Ḥusayn Ibn ʿAlī, Al-
ḤUSAYN IBN ʿALĪ, AL-
ḤUSAYN IBN ʿALĪ, AL- (ah 4–61/626–680 ce) was the son of Fāṭimah, the daughter of the prophet Muḥammad, and the Prophet's cousin ʿAlī ibn Abī Ṭālib. Al-Ḥusayn was born in Medina on 3 Shaʿbān 4 (January 626). He and his elder brother, al-Ḥasan, were the only grandsons of the Prophet, and many accounts survive in Muslim tradition of the Prophet's affection for them. The Prophet is reported to have said: "al-Ḥasan and al-Ḥusayn are the lords of the youth of Paradise," interpreted by the Shīʿah as proof for their imāmah. The Prophet is also reported to have said "al-Ḥusayn is from me and I am from al-Ḥusayn," which signals the intimate relationship between grandson and grandfather, or in the Shīʿī conception, between the Prophet and his third successor as imām. Al-Ḥusayn is best known as the archetypal martyr of the Shīʿī cause and a pristine, moral Islam. His tragic death with a small band of followers at Karbala in Iraq on 10 Muḥarram 61 (October 680), an event that according to Shīʿī tradition was foretold and lamented by the Prophet himself, became the pivotal event in Shīʿī salvation history.

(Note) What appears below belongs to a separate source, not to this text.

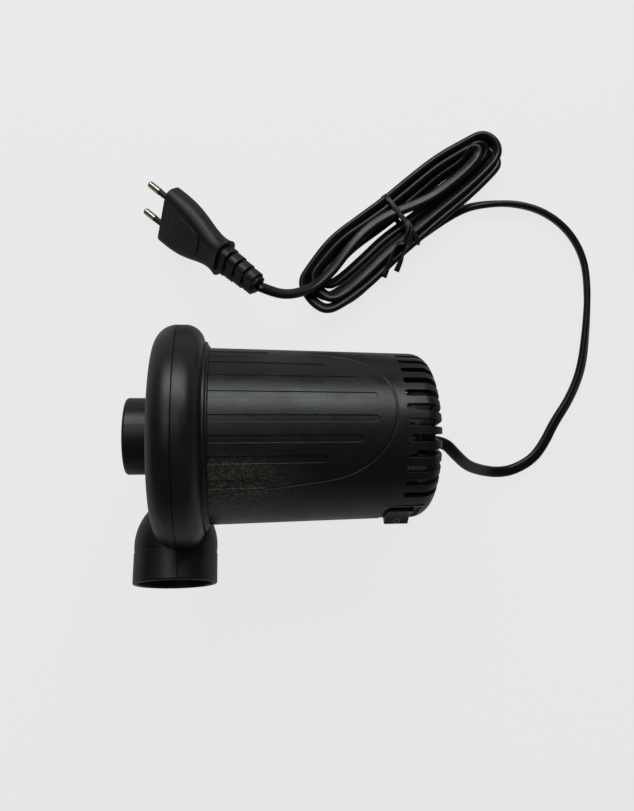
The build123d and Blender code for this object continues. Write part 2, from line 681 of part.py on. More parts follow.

Al-Ḥusayn grew up as a member of the Muslim elite in Medina. He was a child when the Prophet died, and he suffered the death of his mother soon after. He also saw how his father—according to the Shīʿah—was continuously denied his right as the legitimate religious and political successor to the Prophet until the chaos of 656, when, following the murder of the third caliph, ʿUthmān ibn ʿAffān, by disaffected Egyptian rebels, ʿAlī was chosen as caliph by the community in Medina. Some, however, were not willing to accept his leadership and ʿAlī had to fight fellow Muslims to assert his authority. ʿUthmān's kinsman, Muʿāwiyah ibn Abī Sufyān, governor of Syria, disputed ʿAlī's authority, claiming that the blood of the dead caliph had not been revenged, ushering in what is known in Muslim tradition as the first civil war. After the famous and inconclusive battle at Ṣiffīn on the northern borders of Syria and Iraq, ʿAlī was coerced by a group of his forces, who were unable to countenance further internecine blood, to accept arbitration. This led to the discontent of some of his supporters, who declared him to be an unbeliever for accepting arbitration over what they regarded as the rule of God. These Khārijīs rebelled and were crushed at Nahrawān. But the movement survived and in 661 one of its members assassinated ʿAlī in the mosque at Kūfah, the caliphal capital.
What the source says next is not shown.